Editor, Nebraska Farmer

Curt Arens began writing about Nebraska’s farm families when he was in high school. Before joining Farm Progress as a field editor in April 2010, he had worked as a freelance farm writer for 27 years, first for newspapers and then for farm magazines, including Nebraska Farmer.

His real full-time career, however, during that same period was farming his family’s fourth generation land in northeast Nebraska. He also operated his Christmas tree farm and grew black oil sunflowers for wild birdseed. Curt continues to raise corn, soybeans and alfalfa and runs a cow-calf herd.

Curt and his wife Donna have four children, Lauren, Taylor, Zachary and Benjamin.
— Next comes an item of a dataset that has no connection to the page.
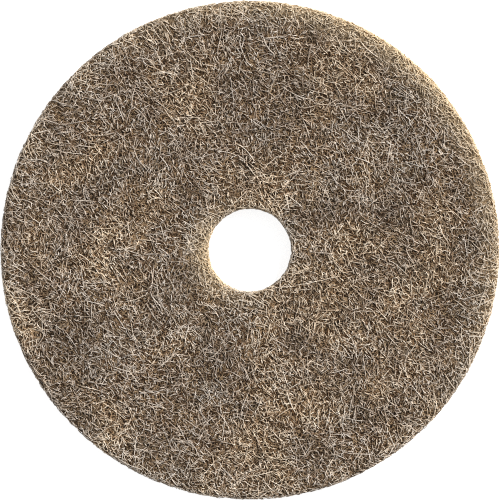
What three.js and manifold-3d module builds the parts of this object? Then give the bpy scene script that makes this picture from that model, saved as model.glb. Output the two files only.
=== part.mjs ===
// Floor polishing pad: one ring of lofty non-woven web, made of hair and crimped fibre bonded with resin.
// The web is a levelled blanket with flat lands and thin, sunken spots. A round die presses it and stamps
// out the disc and the centre hole, so the cut edges stand upright and their corners are rolled over.
// Units are millimetres, +Z is up. The origin is on the axis of the hole, on the face that the pad lies on.
import * as THREE from "three";
import { mergeVertices } from "three/addons/utils/BufferGeometryUtils.js";
import Module from "manifold-3d";

// Driving dimensions
const PAD_DIAMETER = 508;
const HOLE_DIAMETER = 85;
const PAD_THICKNESS = 25.4;

// Corners that the die rolls over: their radius, and how much of each arc's height the face cuts away
const RIM_CORNER = 8;
const HOLE_CORNER = 6;
const CORNER_CREASE = 1.2;

// Relief of the web: clumps of fibre and the thin spots between them, and the tufts inside a thin spot
const CLUMP_SPACING = 44;
const CLUMP_SHARE = 0.6;
const CLUMP_LEVEL = 0.53;
const HOLLOW_RANGE = 0.2;
const HOLLOW_DEPTH = 1.5;
const TUFT_SPACING = 23;
const TUFT_HEIGHT = 0.9;

// Fineness of the model: cells across the pad, how far a corner strays in its cell, and the round cuts' sides
const WEB_CELLS = 46;
const SPARE_CELLS = 4;
const WEB_STRAY = 0.28;
const RIM_SIDES = 128;
const HOLE_SIDES = 56;
const ARC_DIVISIONS = 2;

// How far a cut runs past the face, and the distance under which two corners are one
const CUT_OVERRUN = 1;
const WELD_DISTANCE = 1e-4;

// Each face has random numbers of its own. A lattice has fewer points than its span on each side.
const UPPER_SEED = 11;
const UNDER_SEED = 47;
const LATTICE_SPAN = 1000;

// A fillet stays within the wall that it rounds.
const rimCorner = Math.min(RIM_CORNER, PAD_THICKNESS / 2);
const holeCorner = Math.min(HOLE_CORNER, PAD_THICKNESS / 2);

const wasm = await Module();
wasm.setup();

// A number from 0 to 1 that is fixed for each pair of whole numbers and each seed.
function scatter(i, j, seed) {
  return THREE.MathUtils.seededRandom((seed * LATTICE_SPAN + i) * LATTICE_SPAN + j);
}

// Smooth noise from 0 to 1 whose bumps lie about one spacing apart.
function smoothNoise(x, y, spacing, seed) {
  const column = Math.floor(x / spacing);
  const row = Math.floor(y / spacing);
  const across = THREE.MathUtils.smoothstep(x / spacing - column, 0, 1);
  const along = THREE.MathUtils.smoothstep(y / spacing - row, 0, 1);
  const near = THREE.MathUtils.lerp(scatter(column, row, seed), scatter(column + 1, row, seed), across);
  const far = THREE.MathUtils.lerp(scatter(column, row + 1, seed), scatter(column + 1, row + 1, seed), across);
  return THREE.MathUtils.lerp(near, far, along);
}

// How deep the web lies under the levelled plane: 0 on a land, and HOLLOW_DEPTH at the most, less the tufts.
function hollow(x, y, seed) {
  const coarse = smoothNoise(x, y, CLUMP_SPACING, seed);
  const fine = smoothNoise(x, y, CLUMP_SPACING / 2, seed + 1);
  const clump = THREE.MathUtils.lerp(fine, coarse, CLUMP_SHARE);
  const thin = THREE.MathUtils.clamp((CLUMP_LEVEL - clump) / HOLLOW_RANGE, 0, 1);
  const tuft = smoothNoise(x, y, TUFT_SPACING, seed + 2) * TUFT_HEIGHT;
  return thin * (HOLLOW_DEPTH - tuft);
}

// A closed three.js geometry as a solid that can be joined and cut.
function solidOf(geometry) {
  const bare = geometry.index ? geometry.toNonIndexed() : geometry.clone();
  bare.deleteAttribute("normal");
  bare.deleteAttribute("uv");
  const merged = mergeVertices(bare, WELD_DISTANCE);
  return new wasm.Manifold(
    new wasm.Mesh({
      numProp: 3,
      vertProperties: merged.attributes.position.array,
      triVerts: new Uint32Array(merged.index.array),
    }),
  );
}

// The solid as a three.js geometry with flat faces.
function geometryOf(solid) {
  const mesh = solid.getMesh();
  const geometry = new THREE.BufferGeometry();
  geometry.setAttribute("position", new THREE.BufferAttribute(mesh.vertProperties, 3));
  geometry.setIndex(new THREE.BufferAttribute(mesh.triVerts, 1));
  const flat = geometry.toNonIndexed();
  flat.computeVertexNormals();
  return flat;
}

// The levelled blanket, wider than the die, with its relief on both faces.
function webBlanket() {
  const cell = PAD_DIAMETER / WEB_CELLS;
  const stray = cell * WEB_STRAY;
  const cells = WEB_CELLS + SPARE_CELLS;
  const width = cells * cell;
  const blanket = new THREE.BoxGeometry(width, width, PAD_THICKNESS, cells, cells, 1);
  blanket.translate(0, 0, PAD_THICKNESS / 2);
  const place = blanket.attributes.position;
  for (let i = 0; i < place.count; i++) {
    const column = Math.round(place.getX(i) / cell);
    const row = Math.round(place.getY(i) / cell);
    const upper = place.getZ(i) > PAD_THICKNESS / 2;
    const seed = upper ? UPPER_SEED : UNDER_SEED;
    const x = place.getX(i) + THREE.MathUtils.lerp(-stray, stray, scatter(column, row, seed + 3));
    const y = place.getY(i) + THREE.MathUtils.lerp(-stray, stray, scatter(column, row, seed + 4));
    const depth = hollow(x, y, seed);
    place.setXYZ(i, x, y, upper ? PAD_THICKNESS - depth : depth);
  }
  return solidOf(blanket);
}

// A solid of revolution about Z, from a profile of radius and height that starts and ends on the axis.
function turned(profile, sides) {
  return solidOf(new THREE.LatheGeometry(profile.getPoints(ARC_DIVISIONS), sides).rotateX(Math.PI / 2));
}

// The inside of the die's outer ring: a disc whose corners roll over just past the faces of the web.
function dieDisc() {
  const radius = PAD_DIAMETER / 2;
  const low = -CORNER_CREASE;
  const high = PAD_THICKNESS + CORNER_CREASE;
  const profile = new THREE.Path();
  profile.moveTo(0, low);
  profile.lineTo(radius - rimCorner, low);
  profile.absarc(radius - rimCorner, low + rimCorner, rimCorner, -Math.PI / 2, 0, false);
  profile.lineTo(radius, high - rimCorner);
  profile.absarc(radius - rimCorner, high - rimCorner, rimCorner, 0, Math.PI / 2, false);
  profile.lineTo(0, high);
  return turned(profile, RIM_SIDES);
}

// The slug that the die's centre punch takes out: the hole, flared by the rolled corners at both faces.
function centreSlug() {
  const radius = HOLE_DIAMETER / 2;
  const low = -CORNER_CREASE;
  const high = PAD_THICKNESS + CORNER_CREASE;
  const flare = radius + holeCorner;
  const profile = new THREE.Path();
  profile.moveTo(0, low - CUT_OVERRUN);
  profile.lineTo(flare, low - CUT_OVERRUN);
  profile.lineTo(flare, low);
  profile.absarc(flare, low + holeCorner, holeCorner, -Math.PI / 2, -Math.PI, true);
  profile.lineTo(radius, high - holeCorner);
  profile.absarc(flare, high - holeCorner, holeCorner, Math.PI, Math.PI / 2, true);
  profile.lineTo(flare, high + CUT_OVERRUN);
  profile.lineTo(0, high + CUT_OVERRUN);
  return turned(profile, HOLE_SIDES);
}

const webMaterial = new THREE.MeshStandardMaterial({ color: 0x7d6e5d, roughness: 0.95, metalness: 0 });

const pad = new THREE.Mesh(geometryOf(webBlanket().intersect(dieDisc()).subtract(centreSlug())), webMaterial);
pad.name = "polishing_pad";

const floorPad = new THREE.Group();
floorPad.add(pad);

export default floorPad;
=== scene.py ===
"""Looks of a floor polishing pad: a dark inner web under a skin of loose fibre, seen from above."""
import logging
import math
from dataclasses import dataclass, field
from enum import Enum

import bpy
import numpy as np
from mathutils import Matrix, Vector
from mathutils.bvhtree import BVHTree


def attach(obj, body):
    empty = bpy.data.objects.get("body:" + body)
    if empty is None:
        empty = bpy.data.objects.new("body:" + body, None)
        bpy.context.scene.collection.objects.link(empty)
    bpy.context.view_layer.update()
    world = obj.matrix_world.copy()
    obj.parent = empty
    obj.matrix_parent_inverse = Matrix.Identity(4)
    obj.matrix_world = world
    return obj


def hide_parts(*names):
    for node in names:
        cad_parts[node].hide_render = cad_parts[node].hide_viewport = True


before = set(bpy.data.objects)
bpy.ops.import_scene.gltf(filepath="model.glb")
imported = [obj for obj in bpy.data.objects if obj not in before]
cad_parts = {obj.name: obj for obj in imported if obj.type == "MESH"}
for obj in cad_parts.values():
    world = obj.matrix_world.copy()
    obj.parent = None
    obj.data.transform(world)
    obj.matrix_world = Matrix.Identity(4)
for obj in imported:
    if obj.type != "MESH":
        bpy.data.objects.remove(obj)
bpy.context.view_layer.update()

LOG = logging.getLogger("polishing_pad")
MM = 0.001
PAD_NODE = "polishing_pad"
BODY = "root"
BAKE_MAP = "OFBake"

# What each corner of a mesh tells its material
TINT = "tint"
# Depth of a strand's corner, which its material darkens by resin staining and painted shade
SUNK = "sunk"
# Painted light: how far a corner is lifted to a pale colour at the cuts that face the lamps
PAINTED_LIGHT = "painted_light"

# How many sides the tube of a strand has
STRAND_SIDES = 3

WHITE = (1.0, 1.0, 1.0, 1.0)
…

They are active in their church and St. Rose School in Crofton, where Donna teaches and their children attend classes.

Previously, the 1986 University of Nebraska animal science graduate wrote a weekly rural life column, developed a farm radio program and wrote books about farm direct marketing and farmers markets. He received media honors from the Nebraska Forest Service, Center for Rural Affairs and Northeast Nebraska Experimental Farm Association.

He wrote about the spiritual side of farming in his 2008 book, “Down to Earth: Celebrating a Blessed Life on the Land,” garnering a Catholic Press Association award.